==== Information provided ====

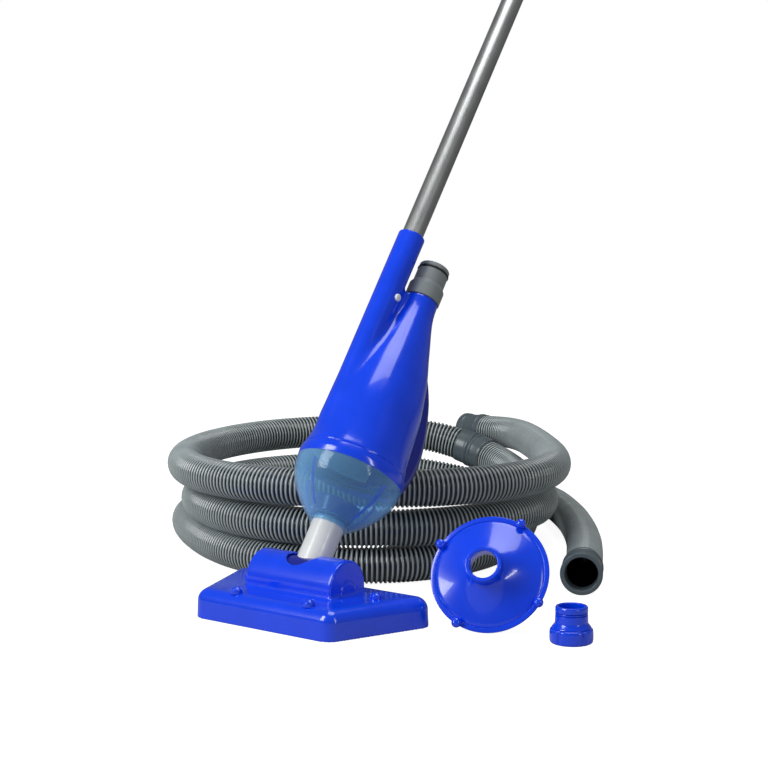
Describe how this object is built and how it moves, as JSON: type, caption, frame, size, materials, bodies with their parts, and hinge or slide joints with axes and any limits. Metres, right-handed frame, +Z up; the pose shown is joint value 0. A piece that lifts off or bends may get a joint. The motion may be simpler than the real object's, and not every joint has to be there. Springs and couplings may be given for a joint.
{
  "type": "pool cleaner",
  "caption": "Pool vacuum set: tilting suction head, clear debris bowl, bottle body on a telescopic pole, corrugated hose, skimmer plate and hose adaptor.",
  "frame": {"origin": "on the floor under the head's tilt hinge, on the sole of the head", "axes": "+Z up, +X along the tilt hinge, +Y the way the body leans"},
  "size_m": [0.8473, 0.8308, 0.8527],
  "materials": {
    "blue_gloss": "gloss",
    "blue_dark": "gloss",
    "bristle": "satin",
    "white_plastic": "satin",
    "grey_white": "satin",
    "clear_bowl": "gloss",
    "black_rubber": "matte",
    "steel": "satin",
    "mesh_fabric": "matte",
    "grey_plastic": "satin",
    "pole_metal": "satin",
    "grip_rubber": "matte",
    "hose_grey": "satin",
    "cuff_grey": "satin"
  },
  "bodies": {
    "head": {"head_shell": "blue_gloss", "head_base": "blue_dark", "brush_front": "bristle", "brush_rear": "bristle", "base_pegs": "blue_gloss", "hinge_bushes": "white_plastic", "hose_coil_top": "hose_grey", "hose_coil_mid": "hose_grey", "hose_coil_low": "hose_grey", "hose_lead": "hose_grey", "hose_crossover": "hose_grey", "hose_tail": "hose_grey", "cuff_start": "cuff_grey", "cuff_joint_a": "cuff_grey", "cuff_joint_b": "cuff_grey", "cuff_end": "cuff_grey"},
    "neck": {"neck_barrel": "blue_dark", "neck_tube": "grey_white"},
    "bowl": {"bowl": "clear_bowl", "neck_oring": "black_rubber", "inner_spout": "blue_dark", "flap_pin": "steel", "rim_gasket": "black_rubber", "bag_ring": "blue_dark", "filter_bag": "mesh_fabric"},
    "flap": {"check_flap": "black_rubber"},
    "body": {"body_shell": "blue_gloss", "rear_fairing": "blue_dark", "connector": "grey_plastic", "connector_oring": "black_rubber", "connector_gasket": "black_rubber", "pole_outer": "pole_metal", "clip_spring": "steel"},
    "button": {"snap_button": "white_plastic"},
    "lock": {"lock_collar": "blue_gloss"},
    "inner_pole": {"pole_inner": "pole_metal", "inner_guide": "white_plastic", "pole_grip": "grip_rubber", "pole_end_cap": "grip_rubber"},
    "plate": {"plate_cone": "blue_gloss", "plate_knobs": "blue_gloss", "plate_collar_ring": "blue_gloss"},
    "adaptor": {"adaptor_spigot": "blue_gloss", "adaptor_oring": "blue_gloss", "adaptor_washer": "black_rubber"},
    "nut": {"adaptor_nut": "blue_gloss"}
  },
  "joints": [
    {"name": "head_tilt", "type": "hinge", "parent": "head", "child": "neck", "pos_m": [0, 0, 0.0407], "axis": [1, 0, 0], "range_deg": [-3.5, 35.5]},
    {"name": "bowl_swivel", "type": "hinge", "parent": "neck", "child": "bowl", "pos_m": [0, 0, 0.0407], "axis": [0, 0.5878, 0.809], "continuous": true},
    {"name": "flap_swing", "type": "hinge", "parent": "bowl", "child": "flap", "pos_m": [0.0093, 0.07538, 0.11053], "axis": [-0.9063, 0.3419, -0.2484], "range_deg": [0, 60]},
    {"name": "body_release", "type": "slide", "parent": "bowl", "child": "body", "axis": [0, 0.5878, 0.809], "range_m": [0, 0.12]},
    {"name": "snap_press", "type": "slide", "parent": "body", "child": "button", "axis": [-0.9998, -0.0141, 0.0103], "range_m": [0, 0.005], "stiffness_N_per_m": 600, "springref_m": -0.003},
    {"name": "lock_twist", "type": "hinge", "parent": "body", "child": "lock", "pos_m": [-0.01881, 0.4664, 0.75126], "axis": [0, 0.5878, 0.809], "range_deg": [0, 90]},
    {"name": "pole_extend", "type": "slide", "parent": "body", "child": "inner_pole", "axis": [0, 0.5878, 0.809], "range_m": [0, 0.26]},
    {"name": "plate_lift", "type": "slide", "parent": "head", "child": "plate", "axis": [0, 0, 1], "range_m": [0, 0.15]},
    {"name": "adaptor_lift", "type": "slide", "parent": "head", "child": "adaptor", "axis": [0, 0, 1], "range_m": [0, 0.15]},
    {"name": "nut_spin", "type": "hinge", "parent": "adaptor", "child": "nut", "pos_m": [0.297, 0.0828, 0.01], "axis": [0, 0, 1], "continuous": true}
  ]
}
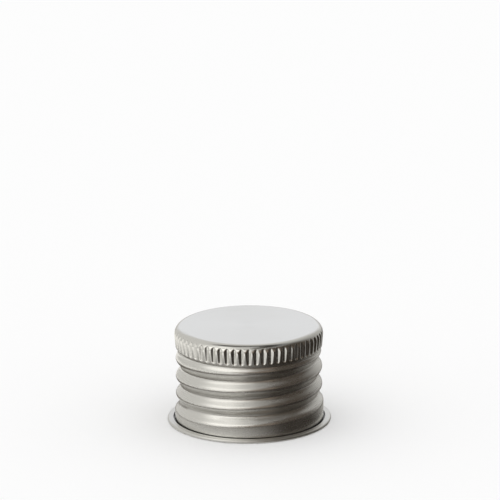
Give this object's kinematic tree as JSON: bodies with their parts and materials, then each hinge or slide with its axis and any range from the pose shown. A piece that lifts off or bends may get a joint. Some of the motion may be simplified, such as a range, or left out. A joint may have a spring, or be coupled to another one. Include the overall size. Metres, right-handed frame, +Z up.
{
  "type": "screw bottle cap",
  "caption": "Rolled aluminium screw cap with a fluted grip band, a rolled thread, a folded rim and a foam sealing liner.",
  "frame": {"origin": "centre of the rim's underside, on the cap's axis", "axes": "+Z up the axis to the closed top, -Y the front, from which a flute of the grip band faces the viewer"},
  "size_m": [0.0284, 0.0284, 0.0171],
  "materials": {
    "cap_shell": "satin clear-lacquered sheet with fine drawing marks round the axis",
    "liner": "fine-celled white foam with a smooth skin"
  },
  "bodies": {
    "root": {"cap_shell": "cap_shell", "liner": "liner"}
  },
  "joints": []
}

====

Direction — Write the lines out verbatim, from the one with "Give this object's" through the last line of the entries, and stop there.

Result —
Give this object's kinematic tree as JSON: bodies with their parts and materials, then each hinge or slide with its axis and any range from the pose shown. A piece that lifts off or bends may get a joint. Some of the motion may be simplified, such as a range, or left out. A joint may have a spring, or be coupled to another one. Include the overall size. Metres, right-handed frame, +Z up.
{
  "type": "screw bottle cap",
  "caption": "Rolled aluminium screw cap with a fluted grip band, a rolled thread, a folded rim and a foam sealing liner.",
  "frame": {"origin": "centre of the rim's underside, on the cap's axis", "axes": "+Z up the axis to the closed top, -Y the front, from which a flute of the grip band faces the viewer"},
  "size_m": [0.0284, 0.0284, 0.0171],
  "materials": {
    "cap_shell": "satin clear-lacquered sheet with fine drawing marks round the axis",
    "liner": "fine-celled white foam with a smooth skin"
  },
  "bodies": {
    "root": {"cap_shell": "cap_shell", "liner": "liner"}
  },
  "joints": []
}